## [SUPPLIED INFORMATION]
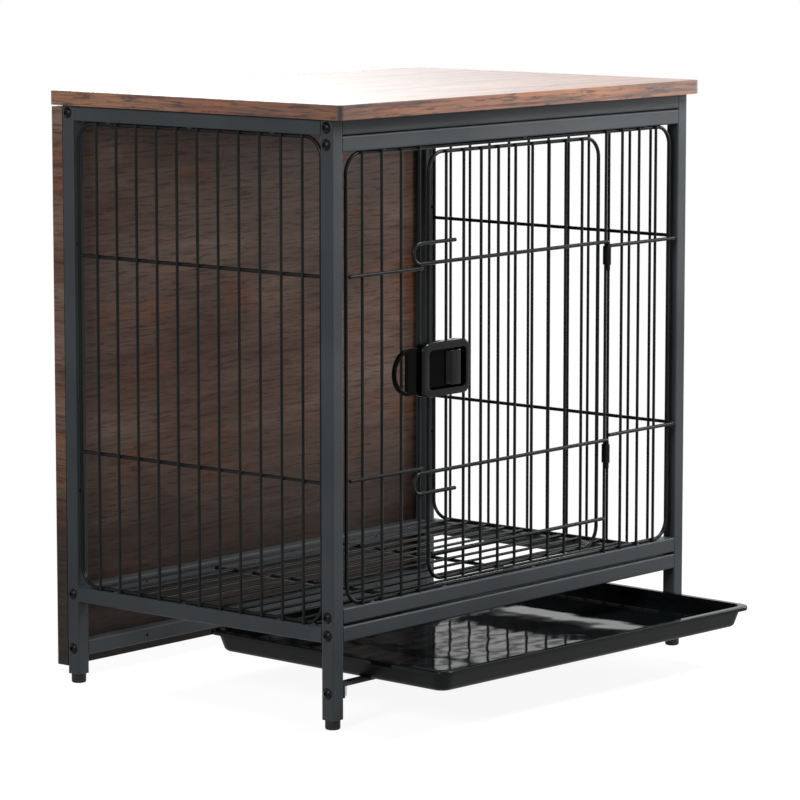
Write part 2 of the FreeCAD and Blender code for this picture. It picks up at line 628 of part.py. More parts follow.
def latch_slider():
    name = "latch_slider"
    mid, radius = LATCH_MID, "dims.loopRadius"
    centre = "(%s + dims.loopLeft + %s)" % (OPENING_LEFT, radius)
    inner = "(%s - dims.loopBand)" % radius
    grip_left = "(%s + dims.gripLeft)" % OPENING_LEFT
    plate_right = "(%s + dims.gripRight)" % OPENING_LEFT
    disc = rod(name + "_disc", "2 * " + radius, "dims.slidePlate", "y", centre, SLIDE_FRONT, mid)
    tail = block(name + "_tail", centre, plate_right, SLIDE_FRONT, SLIDE_REAR,
                 "%s - %s" % (mid, radius), "%s + %s" % (mid, radius))
    whole = joined(name + "_whole", [disc, tail])
    web = "(%s - dims.loopWeb)" % LATCH_LEFT
    hole = rod(name + "_hole", "2 * " + inner, "dims.slidePlate + 2", "y", centre,
               "%s - 1" % SLIDE_FRONT, mid)
    keep = block(name + "_keep", web, plate_right, "%s - 2" % SLIDE_FRONT,
                 "%s + 2" % SLIDE_REAR, "%s - %s" % (mid, radius), "%s + %s" % (mid, radius))
    opening = less(name + "_opening", hole, keep)
    plate = less(name + "_plate", whole, opening)
    grip = block(name + "_grip", grip_left, plate_right,
                 "%s - dims.gripRise" % SLIDE_FRONT, SLIDE_FRONT,
                 "%s - dims.gripTall / 2" % mid, "%s + dims.gripTall / 2" % mid)
    scoop = rod(name + "_scoop", "dims.gripTall * 2", "dims.gripTall + 2", "z",
                "%s - dims.gripTall * 0.62" % grip_left,
                "%s - dims.gripTall * 0.5" % SLIDE_FRONT,
                "%s - dims.gripTall / 2 - 1" % mid)
    grip = less(name + "_thumb", grip, scoop)
    neck = block(name + "_neck", NECK_LEFT, NECK_LEFT + " + dims.neckWidth",
                 SLIDE_REAR + " - 1", "%s + dims.barWire / 2 + dims.neckPast" % FRONT_BAR_Y,
                 "%s - dims.neckTall / 2" % mid, "%s + dims.neckTall / 2" % mid)
    finish(joined(name, [plate, grip, neck]), name)


def latch_back():
    name = "latch_back"
    owner = body(name)
    face = "(%s + dims.ringWire / 2 + dims.seatGap)" % DOOR_RING_Y
    outline = sketch(owner, name + "_outline", "XZ_Plane", "-(%s)" % face)
    rectangle(outline, "-%s - dims.ringWire / 2" % DOOR_HALF, LATCH_RIGHT,
              "%s - dims.backPlateTall / 2" % LATCH_MID,
              "%s + dims.backPlateTall / 2" % LATCH_MID)
    solid = pad(owner, name + "_pad", outline, "dims.backPlateThick")
    solid.Reversed = True
    doc.recompute()
    along_y = edges_where(solid, lambda e: e.BoundBox.YLength > 1)
    rounded(owner, name + "_corners", solid, along_y, "dims.latchCorner / 2")
    drill = sketch(owner, name + "_drill", "XZ_Plane")
    for sign in ("-", "+"):
        circle(drill, LATCH_SCREW_X, "%s %s dims.latchScrewZ" % (LATCH_MID, sign),
               "dims.latchScrew + 2 * dims.screwPlay")
    pocket(owner, name + "_holes", drill)
    finish(owner, name)


def latch_screws():
    seat = "(%s + dims.ringWire / 2 + dims.seatGap + dims.backPlateThick)" % DOOR_RING_Y
    tip = "(%s - dims.latchBase + dims.slidePlay)" % LATCH_REAR
    items = []
    for n, sign in enumerate(("-", "+")):
        z = "%s %s dims.latchScrewZ" % (LATCH_MID, sign)
        name = "latch_screw%d" % n
        shank = rod(name + "_shank", "dims.latchScrew", "%s - %s + 0.5" % (seat, tip), "y",
                    LATCH_SCREW_X, tip, z)
        head = rod(name + "_head", "dims.latchScrewHead", "dims.screwHeadTall", "y",
                   LATCH_SCREW_X, seat, z)
        items.append(joined(name, [shank, head]))
    finish(group("latch_screws", items), "latch_screws")


TRAY_HALF_X = "(%s - dims.traySideGap)" % CLEAR_X
TRAY_HALF_Y = "(%s - dims.trayEndGap)" % CLEAR_Y


def pan(name, inset, low, high):
    # A solid with leaning walls, rounded corners and a rounded foot.
    owner = body(name)
    half_x, half_y = "(%s - %s)" % (TRAY_HALF_X, inset), "(%s - %s)" % (TRAY_HALF_Y, inset)
    base = sketch(owner, name + "_base", "XY_Plane", low)
    rectangle(base, "-" + half_x, half_x, "-" + half_y, half_y)
    solid = pad(owner, name + "_pad", base, "%s - %s" % (high, low))
    solid.setExpression("TaperAngle", "atan(dims.wallLean / dims.trayHeight)")
    doc.recompute()
    upright_edges = edges_where(solid, lambda e: e.BoundBox.ZLength > 5)
    solid = rounded(owner, name + "_corners", solid, upright_edges, "dims.trayCorner")
    doc.recompute()
    floor = min(v.Z for v in solid.Shape.Vertexes)
    foot_edges = edges_where(solid, lambda e: e.CenterOfMass.z < floor + 0.01)
    rounded(owner, name + "_foot", solid, foot_edges, "dims.trayFoot")
    return owner


def tray():
    name = "tray"
    inset = "(dims.rimReach + dims.wallLean)"
    outside = pan(name + "_outside", inset, "0", "dims.trayHeight")
    inside = pan(name + "_inside", "(%s + dims.trayWall)" % inset, "dims.trayWall",
                 "(dims.trayHeight + dims.trayWall)")
    flange = body(name + "_flange")
    outline = sketch(flange, name + "_rim", "XY_Plane", "dims.trayHeight - dims.trayRim")
    rectangle(outline, "-" + TRAY_HALF_X, TRAY_HALF_X, "-" + TRAY_HALF_Y, TRAY_HALF_Y)
    solid = pad(flange, name + "_rim_pad", outline, "dims.trayRim")
    doc.recompute()
    solid = rounded(flange, name + "_rim_corners", solid, edges_where(solid, runs_along_z),
                    "dims.trayCorner")
    doc.recompute()
    top = SIZES["trayHeight"] - 0.01
    lip = edges_where(solid, lambda e: e.CenterOfMass.z > top)
    rounded(flange, name + "_rim_round", solid, lip, "dims.rimRound")
    shell = less(name, joined(name + "_solid", [outside, flange]), inside)
    shell.Placement.Rotation = Rotation(Vector(0, 0, 1), SIZES["trayTwist"])
    place(shell, "0", "dims.trayRide - %s" % HALF_D,
          "dims.lowRailCentre + dims.tubeSize / 2 + dims.trayGap")
    finish(shell, name)


def bolts():
    items = []
    for side, sign in (("l", -1), ("r", 1)):
        for end, heights in (("-", FRONT_BOLTS), ("", REAR_BOLTS)):
            for tag, z in heights.items():
                name = "bolt_%s_%s" % (side, tag)
                length = "dims.boltLength"
                if tag == "strip":
                    length = "dims.tubeSize + dims.stripThick + dims.boltSize"
                crown = "((dims.boltHead ^ 2 / 4 + dims.boltHeadTall ^ 2)" \
                    " / (2 * dims.boltHeadTall))"
                head = doc.addObject("Part::Sphere", name + "_head")
                head.setExpression("Radius", crown)
                head.setExpression("Angle1", "asin(1 - dims.boltHeadTall / %s)" % crown)
                head.setExpression("Placement.Base.z", "dims.boltHeadTall - " + crown)
                shank = doc.addObject("Part::Cylinder", name + "_shank")
                shank.setExpression("Radius", "dims.boltSize / 2")
                shank.setExpression("Height", length)
                shank.setExpression("Placement.Base.z", "-(%s)" % length)
                solid = joined(name + "_solid", [head, shank])
                hexagon = doc.addObject("Part::Prism", name + "_hex")
                hexagon.Polygon = 6
                hexagon.setExpression("Circumradius", "dims.hexAcross / sqrt(3)")
                hexagon.setExpression("Height", "dims.hexDeep + 1")
                hexagon.setExpression("Placement.Base.z", "dims.boltHeadTall - dims.hexDeep")
                bolt = less(name, solid, hexagon)
                bolt.Placement.Rotation = Rotation(Vector(0, 1, 0), 90 * sign)
                place(bolt, "%d * (%s + dims.seatGap)" % (sign, HALF_W), end + POST_Y, z)
                items.append(bolt)
    finish(group("frame_bolts", items), "frame_bolts")


def rail_nuts():
    items = []
    half = "(dims.tubeSize / 2 - dims.tubeWall - dims.nutGap)"
    for side, sign in (("l", "-"), ("r", "")):
        for end, heights in (("-", FRONT_BOLTS), ("", REAR_BOLTS)):
            for tag, z in heights.items():
                if tag == "strip":
                    continue
                name = "nut_%s_%s" % (side, tag)
                near = "%s(%s - dims.seatGap)" % (sign, CLEAR_X)
                far = "%s(%s - dims.nutLength)" % (sign, CLEAR_X)
                x0, x1 = (near, far) if sign else (far, near)
                y = end + POST_Y
                plug = block(name + "_plug", x0, x1, "%s - %s" % (y, half),
                             "%s + %s" % (y, half), "%s - %s" % (z, half),
                             "%s + %s" % (z, half))
                bore = rod(name + "_bore", "dims.boltSize + 2 * dims.threadPlay",
                           "dims.nutLength + 2", "x", "%s - 1" % x0, y, z)
                items.append(less(name, plug, bore))
    for side, sign in (("l", "-"), ("r", "")):
        name = "nut_%s_strip" % side
        near = "%s(%s - dims.stripThick - dims.seatGap)" % (sign, CLEAR_X)
        far = "%s(%s - dims.stripThick - dims.boltSize)" % (sign, CLEAR_X)
        x0, x1 = (near, far) if sign else (far, near)
        half_nut = "dims.boltSize * 0.85"
        y = "-" + POST_Y
        plug = block(name + "_plug", x0, x1, "%s - %s" % (y, half_nut),
                     "%s + %s" % (y, half_nut), "dims.lowRailCentre - %s" % half_nut,
                     "dims.lowRailCentre + %s" % half_nut)
        bore = rod(name + "_bore", "dims.boltSize + 2 * dims.threadPlay",
                   "dims.boltSize + 2", "x", "%s - 1" % x0, y, "dims.lowRailCentre")
        items.append(less(name, plug, bore))
    finish(group("rail_nuts", items), "rail_nuts")


def screw(name, axis, reach, x, y, z, head_x, head_y, head_z):
    return joined(name, [
        rod(name + "_shank", "dims.screwSize", reach, axis, x, y, z),
        rod(name + "_head", "dims.screwHead", "dims.screwHeadTall", axis,
            head_x, head_y, head_z),
    ])


def wood_screws():
    # Up through the side rails into the top, and in through the back board to the rails.
    items = []
    seat = "(dims.topUnderside - dims.tubeSize - dims.seatGap)"
    for side, sign in (("l", "-"), ("r", "")):
        for n in (-1, 0, 1):
            x, y = sign + TOP_SCREW_X, "%d * dims.topScrewPitch" % n
            items.append(screw("top_screw_%s%d" % (side, n + 1), "z",
                               "dims.tubeSize + dims.screwBite", x, y, seat,
                               x, y, "%s - dims.screwHeadTall" % seat))
    finish(group("tabletop_screws", items), "tabletop_screws")
    items = []
    tip = "(%s - dims.backScrewReach)" % HALF_D
    seat = "(%s + dims.backThick - dims.screwHeadTall - dims.screwSunk + dims.seatGap)" \
        % HALF_D
    for tag, z in REAR_BOLTS.items():
        for n in (-1, 1):
            x = "%d * dims.backScrewHalf" % n
            items.append(screw("back_screw_%s%d" % (tag, n + 1), "y",
                               "%s - %s" % (seat, tip), x, tip, z, x, seat, z))
    finish(group("back_panel_screws", items), "back_panel_screws")


for side in ("left", "right"):
    for end in ("front", "rear"):
        post(side, end)
        foot(side, end)
    side_rail("top_rail_" + side, side, TOP_RAIL, screws=True)
    side_rail("floor_rail_" + side, side, "dims.floorRailCentre")
cross_rail("front_top_rail", "front", TOP_RAIL)
cross_rail("door_top_rail", "front", SECOND_RAIL)
cross_rail("door_bottom_rail", "front", "dims.doorRailCentre")
cross_rail("front_floor_rail", "front", "dims.floorRailCentre")
cross_rail("rear_top_rail", "rear", TOP_RAIL, screws=True)
cross_rail("rear_floor_rail", "rear", "dims.floorRailCentre", screws=True)
cross_rail("rear_low_rail", "rear", "dims.lowRailCentre", screws=True)
tray_strip()
tabletop()
back_panel()
side_panel("left")
side_panel("right")
front_panel()
door()
hinge_clip("hinge_clip_upper", "armHigh")
hinge_clip("hinge_clip_lower", "armLow")
floor_grid()
latch_housing()
latch_slider()
latch_back()
latch_screws()
tray()
bolts()
rail_nuts()
wood_screws()

doc.recompute()

for item in doc.Objects:
    if "Invalid" in item.State or "Error" in item.State:
        raise RuntimeError("%s did not build: %s" % (item.Name, item.State))
for item in finished:
    shape = item.Shape
    if shape.isNull() or not shape.isValid() or not shape.Solids:
        raise RuntimeError("%s has no sound shape" % item.Label)
    print(item.Label, len(shape.Solids), round(shape.Volume, 1))
    shape.exportStep("parts/%s.step" % item.Label)
print("pieces:", len(finished))
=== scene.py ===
import bpy
import json
import math
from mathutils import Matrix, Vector

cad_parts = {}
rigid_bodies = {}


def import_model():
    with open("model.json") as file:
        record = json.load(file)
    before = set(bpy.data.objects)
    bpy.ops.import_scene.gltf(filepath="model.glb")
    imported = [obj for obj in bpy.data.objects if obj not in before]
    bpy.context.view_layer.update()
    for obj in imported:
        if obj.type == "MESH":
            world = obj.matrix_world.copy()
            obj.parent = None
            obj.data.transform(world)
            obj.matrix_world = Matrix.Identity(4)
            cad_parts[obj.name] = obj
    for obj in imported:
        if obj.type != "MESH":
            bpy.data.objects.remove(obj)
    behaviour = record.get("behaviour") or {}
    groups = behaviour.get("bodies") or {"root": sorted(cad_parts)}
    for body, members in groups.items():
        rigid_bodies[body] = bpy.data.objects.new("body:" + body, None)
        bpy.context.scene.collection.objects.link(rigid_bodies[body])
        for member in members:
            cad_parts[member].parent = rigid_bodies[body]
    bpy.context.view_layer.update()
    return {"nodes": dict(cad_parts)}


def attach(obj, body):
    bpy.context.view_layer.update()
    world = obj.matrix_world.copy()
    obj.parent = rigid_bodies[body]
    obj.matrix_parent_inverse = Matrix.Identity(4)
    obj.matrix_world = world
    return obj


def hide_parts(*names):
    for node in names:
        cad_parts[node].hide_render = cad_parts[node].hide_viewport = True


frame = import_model()
bpy.ops.object.select_all(action="DESELECT")

white = (1, 1, 1)
black = (0, 0, 0)

view = {"place": (-3.2636, -2.7960, 0.8742), "tilt": 82.252, "turn": -49.670, "lens": 180.4,
        "sensor": 36, "clipEnd": 60}


def setCamera():
    cameraData = bpy.data.cameras.new("photoCamera")
    camera = bpy.data.objects.new("photoCamera", cameraData)
    bpy.context.scene.collection.objects.link(camera)
    camera.location = view["place"]
    camera.rotation_euler = (math.radians(view["tilt"]), 0, math.radians(view["turn"]))
    cameraData.lens = view["lens"]
    cameraData.sensor_width = view["sensor"]
    cameraData.clip_end = view["clipEnd"]
    bpy.context.scene.camera = camera


def opaque(colour):
    return (*colour, 1)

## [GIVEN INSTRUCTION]
Extract, word for word, the line containing "if shape.isNull() or", the line containing "imported = [obj", and every line between them.

## [FINISHED ANSWER]
    if shape.isNull() or not shape.isValid() or not shape.Solids:
        raise RuntimeError("%s has no sound shape" % item.Label)
    print(item.Label, len(shape.Solids), round(shape.Volume, 1))
    shape.exportStep("parts/%s.step" % item.Label)
print("pieces:", len(finished))
=== scene.py ===
import bpy
import json
import math
from mathutils import Matrix, Vector

cad_parts = {}
rigid_bodies = {}


def import_model():
    with open("model.json") as file:
        record = json.load(file)
    before = set(bpy.data.objects)
    bpy.ops.import_scene.gltf(filepath="model.glb")
    imported = [obj for obj in bpy.data.objects if obj not in before]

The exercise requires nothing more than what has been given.